Wenn sie mir zu Hause Beschreibungen machten
   Von Wien und all seiner Herrlichkeit,
Da ging dahin all mein Dichten und Trachten,
   Von nun an war ich voll Traurigkeit.
Mich reizte nichts mehr in dem kleinen Städtchen,
Nicht einmal der Wein, nicht einmal die Mädchen,
   Sah immer fort nur nach der Donau hin
   Und sehnte mich nur nach Wien — nach Wien.

Und als ich magerer wurde fast täglich,
   Da sprach die Mutter ein gutes Wort
Beim Vater, beschrieb meine Sehnsucht ihm kläglich,
   Und sagte: Laß doch den Jungen fort!
Der Alte — er sah', es half nichts mehr dagegen,
Gab endlich Erlaubnis und seinen Segen
   Und sprach: Geh in's Himmelsnamen denn hin!
   Wirst aber schon sehen, es tut's nicht in Wien!

Entzückt packt' ich meine Sachen zusammen,
   Und setzte auf einen Stellwagen mich,
Und als wir endlich zur Wienerstadt kamen
   Da nahte ein Herr unsrem Wagen sich
Der fragte mich aus, es war zum Erstaunen,
Auch hatt ich viel Not mit zwei fetten Kapaunen,
   Die ich zur Muhme sollt' tragen hin,
   Ich sah wohl, man kommt nicht so leicht nach Wien.

Wir fuhren in eine großmächtige Schenke,
   Und dorten blieb ich die erste Nacht,
Doch muß ich sagen, daß keine ich denke,
   Die ich so jämmerlich zugebracht;
Denn wie es nur anfing am Himmel zu dämmern,
So fingen die Schlosser schon an zu hämmern,
   Und Wagen rollten stets her und hin,
   Ich sah, man schläft miserabel in Wien.

Am nächsten Tag wollt ich zur Muhme gehen,
   Und schritt durch Gassen und Gäßchen viel,
Da gab es gar Manches zu hören, zu sehen,
   Und überall war ein entsetzlich Gewühl,
Ich konnte durch alle die gaffenden Mengen
Mit großer Mühe nur durch mich drängen,
   Man stieß mich bald her und stieß mich bald hin,
   Man kriegt viele Rippenstoße in Wien.

Ich wollte mir nun auch mein Brot verdienen,
   Und klopfte an allen Türen an,
Allein mir wollte das Glück nicht grünen
   Und nirgend wurde mir aufgetan,
Bald fand ich nichts mehr in den leeren Säcken,
Und teuer war Alles, ach teuer zum Schrecken;
   Ich sah, kommt man nicht mit viel Gelde dahin
   So kann man gar nicht leben in Wien.

Ich hatte ein herrliches Mädchen gesehen,
   Das hingab sich ganz meiner Zärtlichkeit,
Doch bald sollt' mit ihr ich zum Tanze gehen
   Und bald ihr kaufen ein neues Kleid,
Und da mir nun dieses zu hoch war gekommen,
So hat sie sich einen Andern genommen,
   So, daß ich jetzt ganz überzeuget bin
   Man darf auch gar nicht verliebt sein in Wien.
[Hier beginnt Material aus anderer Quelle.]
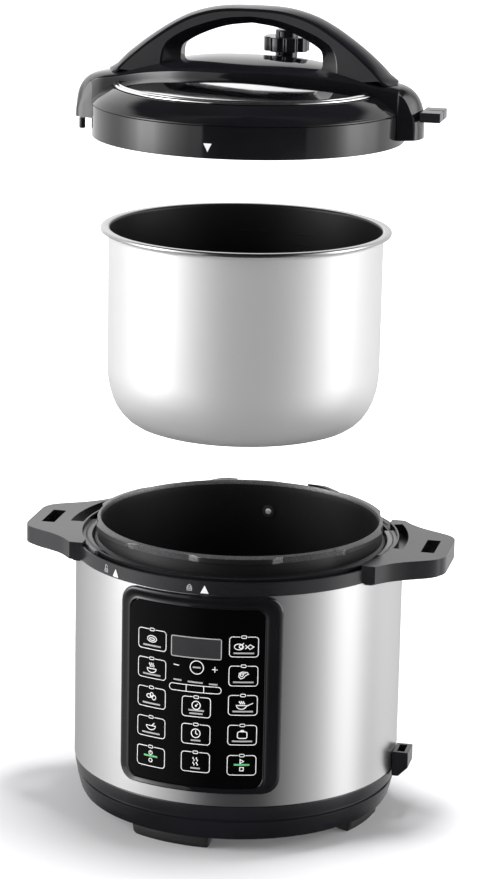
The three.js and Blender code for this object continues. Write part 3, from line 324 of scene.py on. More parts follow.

So ging es denn täglich mir schlimmer und schlimmer,
   Und weil der Himmel nicht heiterte sich,
Und mir nicht mehr strahlte ein Hoffnungsschimmer,
   So packte denn endlich Verzweiflung mich
Ich stürzte mich über die Donaubrücke
Da faßte ein Schiffer mich schnell beim Genicke
   Und zog mich gerettet an's Ufer hin'—
   Man kann also nicht einmal sterben in Wien.